With thoughts of you I am aglow
Some might say I’m thinking in sin
So I’ll just sit back and take you in
You’re a map of a place maybe someday I’ll go
With thoughts of you I am aglow
Does it matter that what I remember is not true
Does it matter that all I can think of is you

Is it obvous, does it show?
With thoughts of you...
I AM AGLOW.








Sunday, October 15, 2006

friend of the night.

the flowers they gave me are rotting and still i refuse to throw them out. some of the bulbs never opened quite fully. they might, so i'm waiting. things i have loved i'm allowed to keep.

Wednesday, October 11, 2006

you're the prayer inside me.

the trees dance under the moonlight, i hear them rustling from outside these 4 walls as the rain falls from the sky, soaking everything through.
*****
my finger slides across the page. it's coloured in orange. ryan softly points his pencil into the paper where my finger rested seconds before... "right here". right there, and right here.
********
i prepare myself for a good night's rest. i lay my head down. thoughts of you. we dance with the trees outside, moon overtop. and the stars come out to play.




Saturday, October 07, 2006

Light Up The Sky

i have woken early and find myself in a haze. i gaze off out the window to mixtures of red, orange and yellow tree tops for as far as anyone can see. the sun is gently trickling along the ripples in the lake that surrounds this town. not another sign of human life is obvious. i welcome the shadows creeping upon me. i am one, as i lay sprawled out on the green. one with the dew droplets that have formed on each and every blade of grass, sending me a chill every time the breeze whisps over me. one with the spider curiously making it's way onto my page. one with the cotton balls in the sky. they are stretched across the sky and calm me. one with the train behind the house making it's way by. the ground rumbles and i watch as it is almost never ending. the dog howls in response to it. the sun nearly blinds me and i close my eyes.

all we have is more than you know, one day we will see...

Wednesday, October 04, 2006

may the sunrise bring hope where it once was forgotten



Sunday, October 01, 2006

All of this world
We have hungered
But nothing here
Can quench our thirst.

What's here, now gone.
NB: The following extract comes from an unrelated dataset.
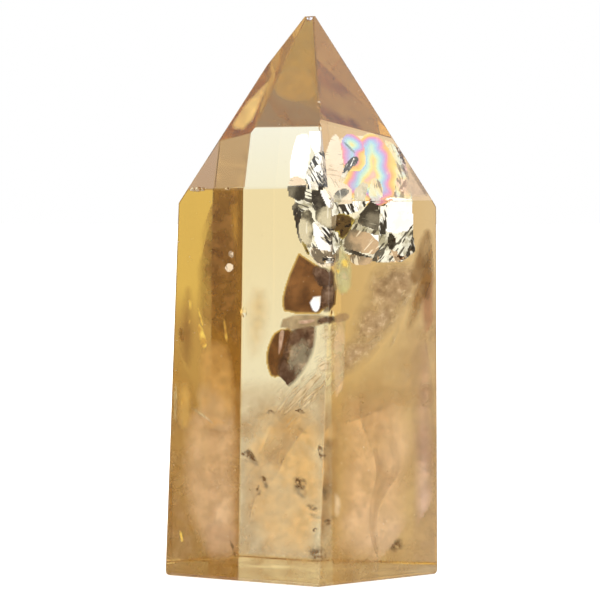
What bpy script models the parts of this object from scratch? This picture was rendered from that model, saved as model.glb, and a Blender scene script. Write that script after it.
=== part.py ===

These thoughts echo through my head every day. And I don't think they will ever go away. But we can't go back, I am on my own. I'm waiting for this task to end, so these lighter days can soon begin. I'll be alone, but maybe more carefree. Like a kite that flies so effortlessly. All these faces numb the same - so many lifeless empty hands. I turn off my bolts of pain, and tuck them away.. till these rainy days that make them stay. But I'm going to myself one more shot. I'll find it in myself.

So Please understand if i don't answer the phone.

oh, my dear.

Sometimes things happen that remind me that I don't know everything that's going on around me. Dig deeply within the recesses of your subconscious.